Nike is the exclusive supplier of uniforms, shoes, and gear for Duke's basketball team.

“The quality and performance of our products are of utmost importance,” the company’s statement said.

Matt Powell, an analyst at NPD Group said the incident is embarrassing for Nike, but it will have no material impact on its business.

Patrick Rishe, the sports business director at Washington University called it a “freak accident.”

“Nike is a massive brand and has tremendous power,” he said. “If they're smart, they'll reach out to Zion and have him wear their shoes again,” he quipped.

The statement reflects the analysts’ thinking that a major fall out is unlikely for the brand.

Nike has no hard history of major malfunctions for its products except some NBA jersey ruptures in 2017.

Already Nike is scaling down its dependence on high-top basketball sneakers with the focus moving to lightweight running and wear-to-work shoes.

According to Powell, basketball shoes are no longer in fashion and the new trend is “athleisure footwear.”

Social media reaction

The social media mostly faulted Nike for the incident. While some predicted panic at Nike’s headquarters, a section imagined an impending windfall for Nike's rivals including Adidas and Under Armour.

Pumas tweeted and deleted the tweet later. It said, “It wouldn't have happened in the pumas.”

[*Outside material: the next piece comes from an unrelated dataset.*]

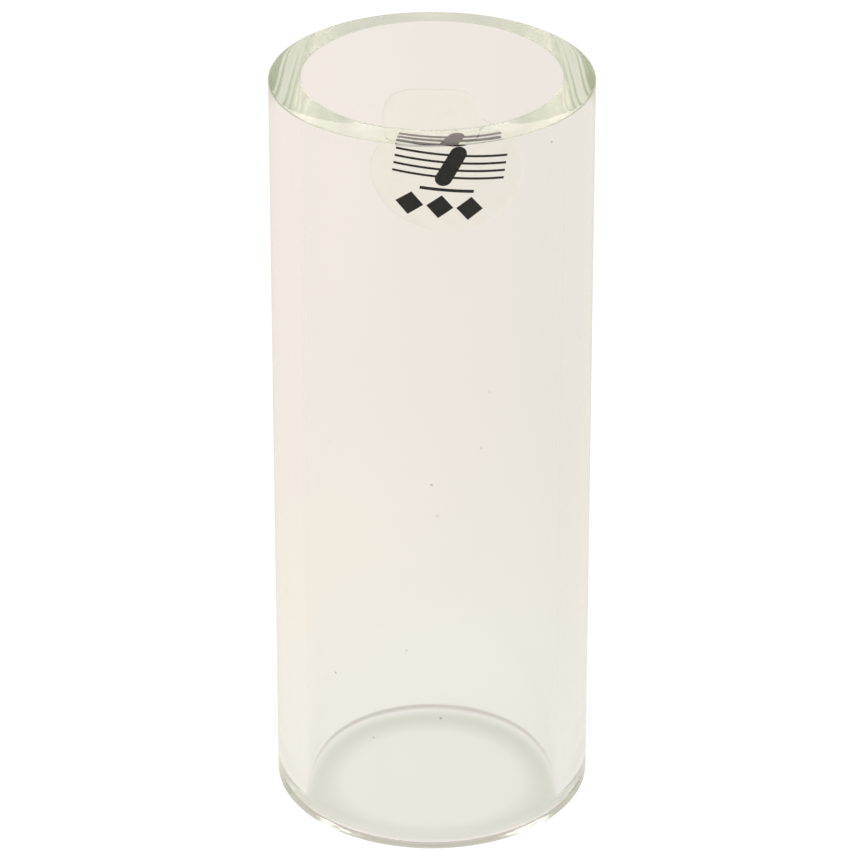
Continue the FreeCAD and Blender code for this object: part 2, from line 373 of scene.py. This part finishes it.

NBA player Paul George, who lent his name to the line of sneakers said he spoke to Nike management to see what went wrong.

“ It hasn't happened to me as long as I've been in this shoe,” George said.

Customers in New York City also do not see any wrong in the shoemaker.

“I've seen players break through shoes occasionally, but it's like once in a lifetime for everyone,” commented a customer named Ben Leive in New York.